Scripts that build objects
»»

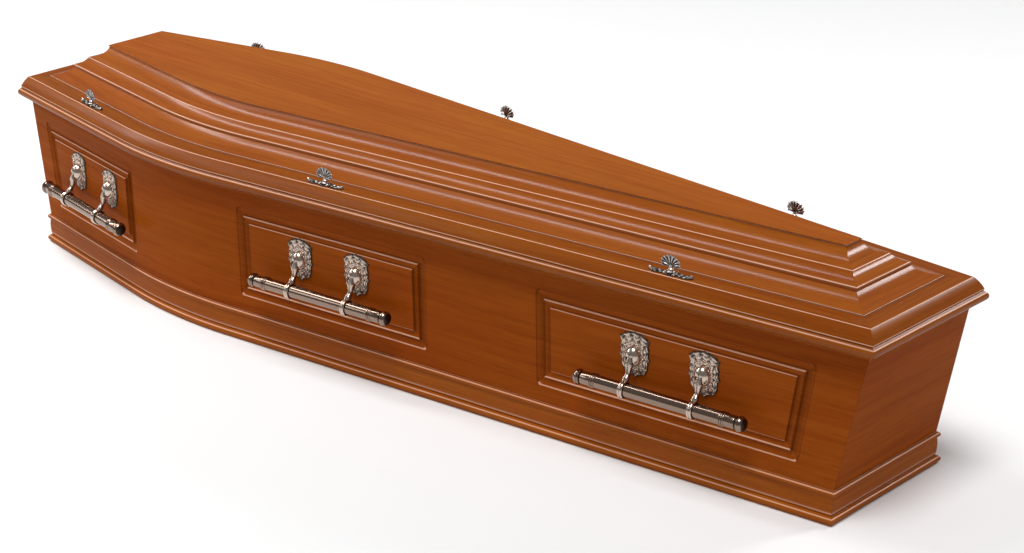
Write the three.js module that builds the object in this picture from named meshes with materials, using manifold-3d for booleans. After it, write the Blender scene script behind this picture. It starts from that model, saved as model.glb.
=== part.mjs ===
// Wooden coffin with a raised, moulded lid, routed side panels, six swing bar handles and six thumb screws.
// Millimetres, +X from the head to the foot, +Z up, -Y the right-hand side as seen from the head.
// The origin is on the floor, below the middle of the lid.

import * as THREE from 'three';
import { mergeVertices } from 'three/addons/utils/BufferGeometryUtils.js';
import Module from 'manifold-3d';

const wasm = await Module();
wasm.setup();

// Plan of the lid's rim, at its outermost line
const lidLength = 2000;
const headHalfWidth = 186;
const footHalfWidth = 151;
const shoulderHalfWidth = 291;
const shoulderFromHead = 551;
const bendRadius = 1000;
const bendSteps = 5;
const headEnd = -lidLength / 2;
const footEnd = lidLength / 2;
const shoulderX = headEnd + shoulderFromHead;

// Box
const boxHeight = 283;
const wall = 18;
const wallInset = 21;
const baseThickness = 18;
const footRake = 0.215;
const headRake = 0.168;

// Plinth moulding, measured outwards from the box
const plinthHeight = 57;
const plinthFoot = 9.5;
const plinthFootHeight = 17;
const plinthRecess = 2.5;
const plinthBead = 4.5;
const plinthBeadHeight = 11;
const plinthRake = 0.09;

// Lid rim
const rimHeight = 49;
const rimRollHeight = 19;
const rimRollRadius = 6;
const rimSlopeInset = 5.5;
const rimSlopeHeight = 29;
const rimLedgeInset = 19;
const rimBoard = 17;
const rimApron = 22;

// Raised moulding of the lid, from its toe inwards
const toeInset = 51.5;
const toeHeight = 2.5;
const lowerRun = 38;
const lowerRise = 16;
const stepRise = 6.5;
const middleRun = 23.5;
const middleRise = 14.5;
const shelfRun = 13;
const shelfRise = 2.5;
const upperRun = 19;
const upperRise = 19;
const mouldingWall = 15;
const panelSeat = 10;
const topPanel = 16;
const topOverhang = 1.5;
const topNosing = 2.5;

// Routed panels in the sides: each one's two ends at mid height, measured from the coffin's head end, its
// shoulder and its foot end
const headPanelStart = 88;
const headPanelEnd = 427;
const middlePanelStart = 175;
const middlePanelEnd = 604;
const footPanelStart = 620;
const footPanelEnd = 117;
const panels = [
  { head: headEnd + headPanelStart, foot: headEnd + headPanelEnd, headLean: -headRake, footLean: 0 },
  { head: shoulderX + middlePanelStart, foot: shoulderX + middlePanelEnd, headLean: 0, footLean: 0 },
  { head: footEnd - footPanelStart, foot: footEnd - footPanelEnd, headLean: 0, footLean: 0.75 * footRake },
];
const panelBottom = 85;
const panelTop = 255;
const panelCorner = 14;
const panelInnerCorner = 2;
const grooveDepth = 3.5;
const outerGroove = { from: 0, to: 16 };
const innerGroove = { from: 17.5, to: 29 };

// Swing bar handles
const handlePlaces = { head: headEnd + 272, middle: shoulderX + 389, foot: footEnd - 363 };
const pivotHeight = 187;
const armSpacing = 128;
const pivotOut = 12;
const barOut = 31;
const barDrop = 48.5;
const barLength = 318;
const barRadius = 11;
const barSides = 10;
const barBand = 120;
const capRadius = 13;
const armWidth = 9;
const armEye = 5.5;
const collarWall = 3.4;
const plateThickness = 4;
const plateHeight = 76;
const plateWidth = 59;
const bossRadius = 11.5;
const bossOut = 18;
const bossHeight = 15;
const slotClearance = 1;

// Thumb screws
const screwPlaces = { head: headEnd + 267, middle: shoulderX + 381, foot: footEnd - 369 };
const screwInset = 30;
const screwPlateLength = 80;
const screwPlateWidth = 19;
const screwPlateThickness = 3;
const screwStemRadius = 3.5;
const screwStemHeight = 8;
const shellWidth = 36;
const shellHeight = 20;
const shellThickness = 5;
const shellRibs = 7;

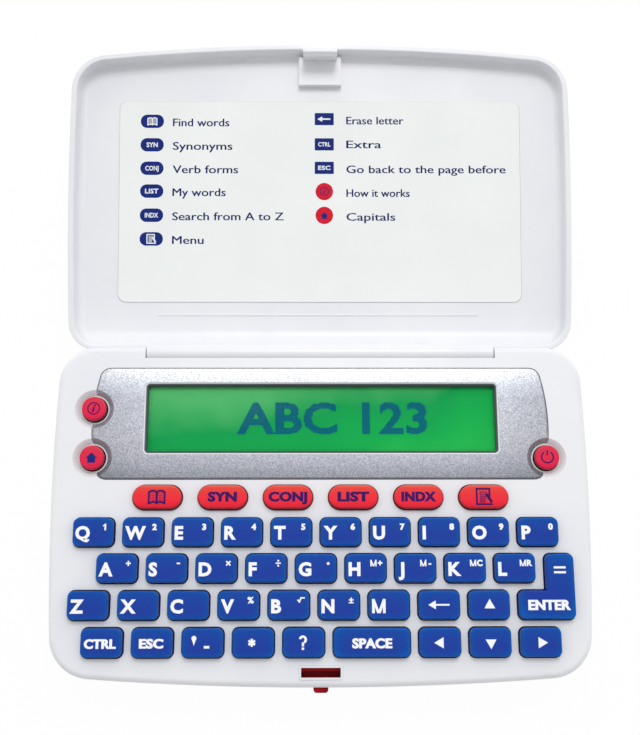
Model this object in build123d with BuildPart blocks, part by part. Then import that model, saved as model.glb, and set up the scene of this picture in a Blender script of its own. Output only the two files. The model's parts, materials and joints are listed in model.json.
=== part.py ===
from build123d import *
from math import cos, radians, sin
import os

# A pocket electronic dictionary with its lid open at the stop. +X runs to the user's right,
# +Y to the hinge and +Z up. The origin is the centre of the flat underside of the case.
# Lengths are millimetres and angles are degrees.

# Base case
CASE_HALF_WIDTH = 69.3
CASE_WIDEST_Y = 8.0
CASE_REAR_HALF_WIDTH = 68.35
CASE_FRONT_HALF_WIDTH = 67.3
CASE_FRONT_BOW = 2.8
CASE_DEPTH = 87.0
DECK_Z = 17.0
DECK_THICKNESS = 1.8
WALL = 1.7
FLOOR_THICKNESS = 1.6
PARTING_Z = 9.0
CASE_DRAFT = 4.0
CASE_TOP_EDGE = 1.6
CASE_BOTTOM_EDGE = 2.0
LIP_INSET = 2.45
LIP_THICKNESS = 0.8
LIP_FOOT_Z = 5.0
LIP_TOP_Z = 9.9
LIP_REAR_CUT_HALF = 53.0
LIP_REAR_CUT_Y = 36.5
LIP_BOSS_CUT_HALF = 2.5
FRONT_CORNER = 11.0
REAR_CORNER = 10.0

# Keyboard
KEY_PITCH = 12.5
ROW_PITCH = 9.05
PILL_ROW_GAP = 8.85
BOTTOM_ROW_Y = -32.55
CAP_WIDTH = 10.35
CAP_DEPTH = 7.25
CAP_CORNER = 1.6
CAP_HEIGHT = 2.2
CAP_DRAFT = 4.0
CAP_EDGE = 0.4
SPACE_WIDTH = 19.15
PILL_LENGTH = 12.6
PILL_DEPTH = 6.2
PILL_PITCH = 16.67
PILL_HEIGHT = 1.8
ROUND_RADIUS = 3.2
ROUND_HEIGHT = 1.0
KEY_GAP = 0.25
KEY_TRAVEL = 1.2
FLANGE_REACH = 0.75
FLANGE_THICKNESS = 0.8
FLANGE_PLAY = 0.05
FLANGE_CORNER = 1.0
PILL_FLANGE_TRIM = 1.4

# Conical dishes around the three round buttons
DISH_RADIUS = 5.1
DISH_FLOOR_RADIUS = 3.7
DISH_DEPTH = 1.15
DISH_BOSS_RADIUS = 5.7
DISH_BOSS_Z = 14.4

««

**What you need to do:**
Write out the material from the first line to the last, exactly.

**Reply to the exercise:**
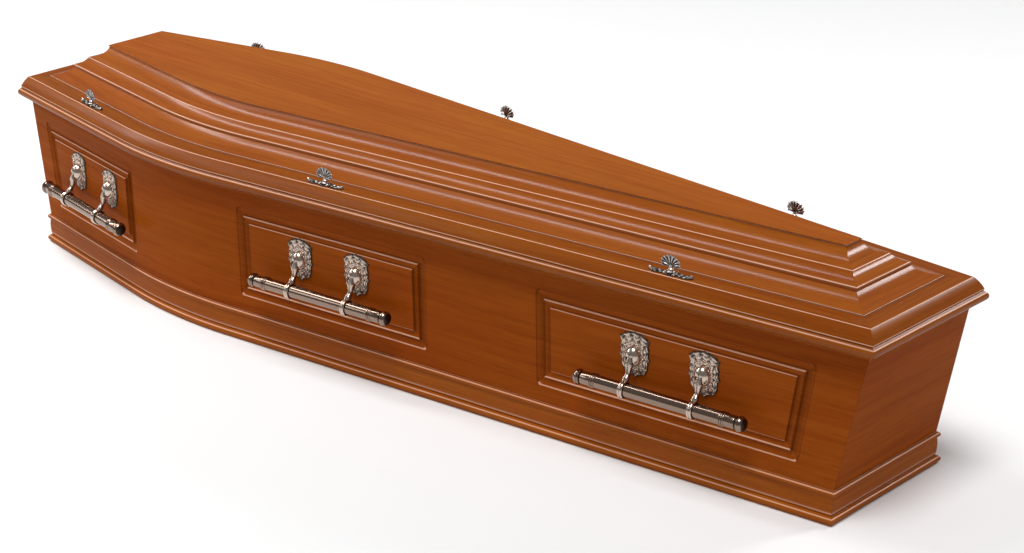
Write the three.js module that builds the object in this picture from named meshes with materials, using manifold-3d for booleans. After it, write the Blender scene script behind this picture. It starts from that model, saved as model.glb.
=== part.mjs ===
// Wooden coffin with a raised, moulded lid, routed side panels, six swing bar handles and six thumb screws.
// Millimetres, +X from the head to the foot, +Z up, -Y the right-hand side as seen from the head.
// The origin is on the floor, below the middle of the lid.

import * as THREE from 'three';
import { mergeVertices } from 'three/addons/utils/BufferGeometryUtils.js';
import Module from 'manifold-3d';

const wasm = await Module();
wasm.setup();

// Plan of the lid's rim, at its outermost line
const lidLength = 2000;
const headHalfWidth = 186;
const footHalfWidth = 151;
const shoulderHalfWidth = 291;
const shoulderFromHead = 551;
const bendRadius = 1000;
const bendSteps = 5;
const headEnd = -lidLength / 2;
const footEnd = lidLength / 2;
const shoulderX = headEnd + shoulderFromHead;

// Box
const boxHeight = 283;
const wall = 18;
const wallInset = 21;
const baseThickness = 18;
const footRake = 0.215;
const headRake = 0.168;

// Plinth moulding, measured outwards from the box
const plinthHeight = 57;
const plinthFoot = 9.5;
const plinthFootHeight = 17;
const plinthRecess = 2.5;
const plinthBead = 4.5;
const plinthBeadHeight = 11;
const plinthRake = 0.09;

// Lid rim
const rimHeight = 49;
const rimRollHeight = 19;
const rimRollRadius = 6;
const rimSlopeInset = 5.5;
const rimSlopeHeight = 29;
const rimLedgeInset = 19;
const rimBoard = 17;
const rimApron = 22;

// Raised moulding of the lid, from its toe inwards
const toeInset = 51.5;
const toeHeight = 2.5;
const lowerRun = 38;
const lowerRise = 16;
const stepRise = 6.5;
const middleRun = 23.5;
const middleRise = 14.5;
const shelfRun = 13;
const shelfRise = 2.5;
const upperRun = 19;
const upperRise = 19;
const mouldingWall = 15;
const panelSeat = 10;
const topPanel = 16;
const topOverhang = 1.5;
const topNosing = 2.5;

// Routed panels in the sides: each one's two ends at mid height, measured from the coffin's head end, its
// shoulder and its foot end
const headPanelStart = 88;
const headPanelEnd = 427;
const middlePanelStart = 175;
const middlePanelEnd = 604;
const footPanelStart = 620;
const footPanelEnd = 117;
const panels = [
  { head: headEnd + headPanelStart, foot: headEnd + headPanelEnd, headLean: -headRake, footLean: 0 },
  { head: shoulderX + middlePanelStart, foot: shoulderX + middlePanelEnd, headLean: 0, footLean: 0 },
  { head: footEnd - footPanelStart, foot: footEnd - footPanelEnd, headLean: 0, footLean: 0.75 * footRake },
];
const panelBottom = 85;
const panelTop = 255;
const panelCorner = 14;
const panelInnerCorner = 2;
const grooveDepth = 3.5;
const outerGroove = { from: 0, to: 16 };
const innerGroove = { from: 17.5, to: 29 };

// Swing bar handles
const handlePlaces = { head: headEnd + 272, middle: shoulderX + 389, foot: footEnd - 363 };
const pivotHeight = 187;
const armSpacing = 128;
const pivotOut = 12;
const barOut = 31;
const barDrop = 48.5;
const barLength = 318;
const barRadius = 11;
const barSides = 10;
const barBand = 120;
const capRadius = 13;
const armWidth = 9;
const armEye = 5.5;
const collarWall = 3.4;
const plateThickness = 4;
const plateHeight = 76;
const plateWidth = 59;
const bossRadius = 11.5;
const bossOut = 18;
const bossHeight = 15;
const slotClearance = 1;

// Thumb screws
const screwPlaces = { head: headEnd + 267, middle: shoulderX + 381, foot: footEnd - 369 };
const screwInset = 30;
const screwPlateLength = 80;
const screwPlateWidth = 19;
const screwPlateThickness = 3;
const screwStemRadius = 3.5;
const screwStemHeight = 8;
const shellWidth = 36;
const shellHeight = 20;
const shellThickness = 5;
const shellRibs = 7;

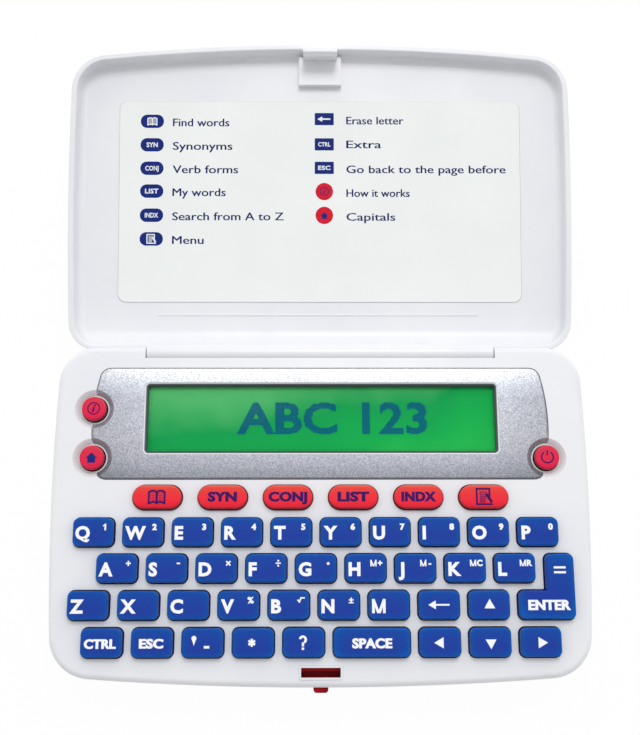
Model this object in build123d with BuildPart blocks, part by part. Then import that model, saved as model.glb, and set up the scene of this picture in a Blender script of its own. Output only the two files. The model's parts, materials and joints are listed in model.json.
=== part.py ===
from build123d import *
from math import cos, radians, sin
import os

# A pocket electronic dictionary with its lid open at the stop. +X runs to the user's right,
# +Y to the hinge and +Z up. The origin is the centre of the flat underside of the case.
# Lengths are millimetres and angles are degrees.

# Base case
CASE_HALF_WIDTH = 69.3
CASE_WIDEST_Y = 8.0
CASE_REAR_HALF_WIDTH = 68.35
CASE_FRONT_HALF_WIDTH = 67.3
CASE_FRONT_BOW = 2.8
CASE_DEPTH = 87.0
DECK_Z = 17.0
DECK_THICKNESS = 1.8
WALL = 1.7
FLOOR_THICKNESS = 1.6
PARTING_Z = 9.0
CASE_DRAFT = 4.0
CASE_TOP_EDGE = 1.6
CASE_BOTTOM_EDGE = 2.0
LIP_INSET = 2.45
LIP_THICKNESS = 0.8
LIP_FOOT_Z = 5.0
LIP_TOP_Z = 9.9
LIP_REAR_CUT_HALF = 53.0
LIP_REAR_CUT_Y = 36.5
LIP_BOSS_CUT_HALF = 2.5
FRONT_CORNER = 11.0
REAR_CORNER = 10.0

# Keyboard
KEY_PITCH = 12.5
ROW_PITCH = 9.05
PILL_ROW_GAP = 8.85
BOTTOM_ROW_Y = -32.55
CAP_WIDTH = 10.35
CAP_DEPTH = 7.25
CAP_CORNER = 1.6
CAP_HEIGHT = 2.2
CAP_DRAFT = 4.0
CAP_EDGE = 0.4
SPACE_WIDTH = 19.15
PILL_LENGTH = 12.6
PILL_DEPTH = 6.2
PILL_PITCH = 16.67
PILL_HEIGHT = 1.8
ROUND_RADIUS = 3.2
ROUND_HEIGHT = 1.0
KEY_GAP = 0.25
KEY_TRAVEL = 1.2
FLANGE_REACH = 0.75
FLANGE_THICKNESS = 0.8
FLANGE_PLAY = 0.05
FLANGE_CORNER = 1.0
PILL_FLANGE_TRIM = 1.4

# Conical dishes around the three round buttons
DISH_RADIUS = 5.1
DISH_FLOOR_RADIUS = 3.7
DISH_DEPTH = 1.15
DISH_BOSS_RADIUS = 5.7
DISH_BOSS_Z = 14.4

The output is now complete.